-- Begin --

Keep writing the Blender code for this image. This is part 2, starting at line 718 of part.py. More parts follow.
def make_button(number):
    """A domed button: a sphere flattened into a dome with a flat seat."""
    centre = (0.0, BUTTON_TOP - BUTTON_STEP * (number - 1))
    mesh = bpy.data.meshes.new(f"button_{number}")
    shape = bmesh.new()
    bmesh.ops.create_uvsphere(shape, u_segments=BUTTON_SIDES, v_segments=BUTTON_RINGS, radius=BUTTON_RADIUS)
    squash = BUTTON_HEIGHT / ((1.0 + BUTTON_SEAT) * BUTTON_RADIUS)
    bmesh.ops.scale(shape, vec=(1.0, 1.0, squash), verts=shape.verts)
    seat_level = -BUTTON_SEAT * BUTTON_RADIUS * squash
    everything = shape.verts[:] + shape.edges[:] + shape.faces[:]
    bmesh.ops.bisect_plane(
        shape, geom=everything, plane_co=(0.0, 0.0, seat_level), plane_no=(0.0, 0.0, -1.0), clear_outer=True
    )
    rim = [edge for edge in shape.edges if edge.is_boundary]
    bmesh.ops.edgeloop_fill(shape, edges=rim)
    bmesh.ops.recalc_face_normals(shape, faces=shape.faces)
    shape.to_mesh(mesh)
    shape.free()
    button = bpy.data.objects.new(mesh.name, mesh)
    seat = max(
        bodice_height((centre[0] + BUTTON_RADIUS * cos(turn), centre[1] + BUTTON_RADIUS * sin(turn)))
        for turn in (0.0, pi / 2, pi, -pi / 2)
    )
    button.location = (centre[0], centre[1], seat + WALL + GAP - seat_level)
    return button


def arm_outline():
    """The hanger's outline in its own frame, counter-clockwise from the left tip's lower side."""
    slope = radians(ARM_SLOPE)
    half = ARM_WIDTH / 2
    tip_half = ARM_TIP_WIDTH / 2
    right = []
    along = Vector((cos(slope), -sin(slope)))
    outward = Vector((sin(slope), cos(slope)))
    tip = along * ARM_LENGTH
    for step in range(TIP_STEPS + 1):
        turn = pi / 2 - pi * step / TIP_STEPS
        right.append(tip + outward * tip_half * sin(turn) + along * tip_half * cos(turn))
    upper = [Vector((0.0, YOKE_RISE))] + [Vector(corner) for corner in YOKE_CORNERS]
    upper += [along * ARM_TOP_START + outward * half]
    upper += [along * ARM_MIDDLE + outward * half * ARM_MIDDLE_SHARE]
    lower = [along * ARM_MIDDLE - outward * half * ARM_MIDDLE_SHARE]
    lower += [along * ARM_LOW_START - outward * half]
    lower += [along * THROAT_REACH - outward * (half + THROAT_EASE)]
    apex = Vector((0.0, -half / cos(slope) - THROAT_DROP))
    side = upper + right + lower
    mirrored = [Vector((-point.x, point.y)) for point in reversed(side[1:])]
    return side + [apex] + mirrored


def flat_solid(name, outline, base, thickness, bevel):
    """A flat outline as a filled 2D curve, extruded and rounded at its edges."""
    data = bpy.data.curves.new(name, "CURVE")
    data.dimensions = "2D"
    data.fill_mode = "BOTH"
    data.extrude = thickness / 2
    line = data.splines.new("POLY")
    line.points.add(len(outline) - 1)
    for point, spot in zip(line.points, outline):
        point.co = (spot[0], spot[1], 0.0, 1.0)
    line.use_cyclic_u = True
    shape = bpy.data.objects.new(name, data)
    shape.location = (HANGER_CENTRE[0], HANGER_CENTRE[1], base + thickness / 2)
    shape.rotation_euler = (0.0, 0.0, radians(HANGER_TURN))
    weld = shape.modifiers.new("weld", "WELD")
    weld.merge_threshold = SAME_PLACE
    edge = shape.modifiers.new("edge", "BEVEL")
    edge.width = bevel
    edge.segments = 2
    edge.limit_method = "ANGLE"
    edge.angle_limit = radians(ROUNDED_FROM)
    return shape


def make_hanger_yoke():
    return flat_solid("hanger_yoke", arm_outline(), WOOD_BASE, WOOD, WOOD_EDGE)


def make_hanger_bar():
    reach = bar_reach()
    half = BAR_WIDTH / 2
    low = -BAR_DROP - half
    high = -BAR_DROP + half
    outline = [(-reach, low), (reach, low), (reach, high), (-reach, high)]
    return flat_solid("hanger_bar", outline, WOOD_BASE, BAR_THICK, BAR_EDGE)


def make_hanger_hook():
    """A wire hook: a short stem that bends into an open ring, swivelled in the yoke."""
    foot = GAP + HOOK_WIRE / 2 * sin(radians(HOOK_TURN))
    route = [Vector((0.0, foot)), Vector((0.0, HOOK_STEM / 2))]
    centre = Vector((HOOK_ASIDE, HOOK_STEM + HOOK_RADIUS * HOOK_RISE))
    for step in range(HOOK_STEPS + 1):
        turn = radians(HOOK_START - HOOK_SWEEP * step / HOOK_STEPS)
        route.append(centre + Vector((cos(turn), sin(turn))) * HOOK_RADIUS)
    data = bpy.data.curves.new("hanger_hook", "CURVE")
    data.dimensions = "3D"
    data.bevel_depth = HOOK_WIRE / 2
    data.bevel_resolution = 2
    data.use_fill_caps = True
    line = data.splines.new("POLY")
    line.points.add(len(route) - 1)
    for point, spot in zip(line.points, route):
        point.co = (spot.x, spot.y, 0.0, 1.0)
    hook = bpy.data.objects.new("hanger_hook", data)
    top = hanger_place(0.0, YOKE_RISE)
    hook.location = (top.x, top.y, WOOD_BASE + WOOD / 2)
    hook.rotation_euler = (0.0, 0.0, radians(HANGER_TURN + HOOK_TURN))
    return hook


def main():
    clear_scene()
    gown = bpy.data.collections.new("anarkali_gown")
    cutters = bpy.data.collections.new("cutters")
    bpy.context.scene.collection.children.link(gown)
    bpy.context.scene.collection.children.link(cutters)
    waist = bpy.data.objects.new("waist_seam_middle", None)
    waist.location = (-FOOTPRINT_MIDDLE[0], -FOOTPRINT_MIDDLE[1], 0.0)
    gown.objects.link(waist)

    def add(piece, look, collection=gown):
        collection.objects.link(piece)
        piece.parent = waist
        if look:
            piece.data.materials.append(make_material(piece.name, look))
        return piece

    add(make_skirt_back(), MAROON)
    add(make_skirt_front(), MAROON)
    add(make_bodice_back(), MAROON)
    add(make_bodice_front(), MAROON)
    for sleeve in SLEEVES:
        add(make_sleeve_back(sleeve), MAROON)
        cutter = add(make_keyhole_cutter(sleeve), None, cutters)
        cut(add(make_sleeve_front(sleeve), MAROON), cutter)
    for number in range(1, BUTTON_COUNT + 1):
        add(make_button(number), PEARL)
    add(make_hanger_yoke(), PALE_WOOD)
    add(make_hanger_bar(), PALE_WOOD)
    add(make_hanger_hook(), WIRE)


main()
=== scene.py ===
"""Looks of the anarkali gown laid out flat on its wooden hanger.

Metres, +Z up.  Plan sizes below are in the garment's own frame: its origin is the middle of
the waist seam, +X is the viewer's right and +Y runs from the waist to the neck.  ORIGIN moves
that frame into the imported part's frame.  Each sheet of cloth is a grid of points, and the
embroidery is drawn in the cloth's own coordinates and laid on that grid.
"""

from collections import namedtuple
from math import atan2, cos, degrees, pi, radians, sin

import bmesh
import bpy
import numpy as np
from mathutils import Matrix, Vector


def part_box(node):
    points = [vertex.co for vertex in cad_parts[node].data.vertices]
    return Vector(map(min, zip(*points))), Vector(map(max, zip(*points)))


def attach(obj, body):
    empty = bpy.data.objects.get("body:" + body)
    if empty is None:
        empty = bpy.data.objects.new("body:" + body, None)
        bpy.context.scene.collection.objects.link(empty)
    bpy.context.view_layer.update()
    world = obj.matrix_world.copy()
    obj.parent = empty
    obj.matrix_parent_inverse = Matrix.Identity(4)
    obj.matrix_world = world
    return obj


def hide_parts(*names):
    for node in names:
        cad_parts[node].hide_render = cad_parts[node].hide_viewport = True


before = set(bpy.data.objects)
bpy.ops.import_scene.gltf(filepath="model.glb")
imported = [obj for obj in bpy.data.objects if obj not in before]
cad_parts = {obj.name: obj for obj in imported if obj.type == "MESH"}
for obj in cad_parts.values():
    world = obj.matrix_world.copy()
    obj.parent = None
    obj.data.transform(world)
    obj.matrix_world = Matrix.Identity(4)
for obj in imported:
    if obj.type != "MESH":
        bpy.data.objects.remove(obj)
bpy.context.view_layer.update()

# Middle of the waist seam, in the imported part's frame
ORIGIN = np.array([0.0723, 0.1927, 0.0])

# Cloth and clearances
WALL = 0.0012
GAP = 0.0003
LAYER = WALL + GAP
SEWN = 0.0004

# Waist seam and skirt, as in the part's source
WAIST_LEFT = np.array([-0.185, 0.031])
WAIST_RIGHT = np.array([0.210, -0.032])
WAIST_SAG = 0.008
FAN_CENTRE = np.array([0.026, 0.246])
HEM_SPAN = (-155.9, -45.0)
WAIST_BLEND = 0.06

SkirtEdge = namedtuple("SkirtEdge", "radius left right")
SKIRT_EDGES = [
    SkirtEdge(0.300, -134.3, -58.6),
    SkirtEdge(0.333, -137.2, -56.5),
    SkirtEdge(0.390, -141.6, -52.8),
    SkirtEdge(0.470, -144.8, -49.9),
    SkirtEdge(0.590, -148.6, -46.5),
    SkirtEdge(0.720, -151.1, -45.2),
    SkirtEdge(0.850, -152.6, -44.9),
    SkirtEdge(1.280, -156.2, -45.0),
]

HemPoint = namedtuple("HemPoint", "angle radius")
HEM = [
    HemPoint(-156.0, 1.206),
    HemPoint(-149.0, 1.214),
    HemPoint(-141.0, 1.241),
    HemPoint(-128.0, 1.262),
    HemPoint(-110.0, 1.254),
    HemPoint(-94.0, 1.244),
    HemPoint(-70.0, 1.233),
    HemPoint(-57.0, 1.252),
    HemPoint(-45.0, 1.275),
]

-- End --

What you will do - Nothing but the lines from the one with "add(make_skirt_back(), MAROON)" through the one with "points = [vertex.co" should be retyped; include both and keep them exact.

Complete answer -
    add(make_skirt_back(), MAROON)
    add(make_skirt_front(), MAROON)
    add(make_bodice_back(), MAROON)
    add(make_bodice_front(), MAROON)
    for sleeve in SLEEVES:
        add(make_sleeve_back(sleeve), MAROON)
        cutter = add(make_keyhole_cutter(sleeve), None, cutters)
        cut(add(make_sleeve_front(sleeve), MAROON), cutter)
    for number in range(1, BUTTON_COUNT + 1):
        add(make_button(number), PEARL)
    add(make_hanger_yoke(), PALE_WOOD)
    add(make_hanger_bar(), PALE_WOOD)
    add(make_hanger_hook(), WIRE)


main()
=== scene.py ===
"""Looks of the anarkali gown laid out flat on its wooden hanger.

Metres, +Z up.  Plan sizes below are in the garment's own frame: its origin is the middle of
the waist seam, +X is the viewer's right and +Y runs from the waist to the neck.  ORIGIN moves
that frame into the imported part's frame.  Each sheet of cloth is a grid of points, and the
embroidery is drawn in the cloth's own coordinates and laid on that grid.
"""

from collections import namedtuple
from math import atan2, cos, degrees, pi, radians, sin

import bmesh
import bpy
import numpy as np
from mathutils import Matrix, Vector


def part_box(node):
    points = [vertex.co for vertex in cad_parts[node].data.vertices]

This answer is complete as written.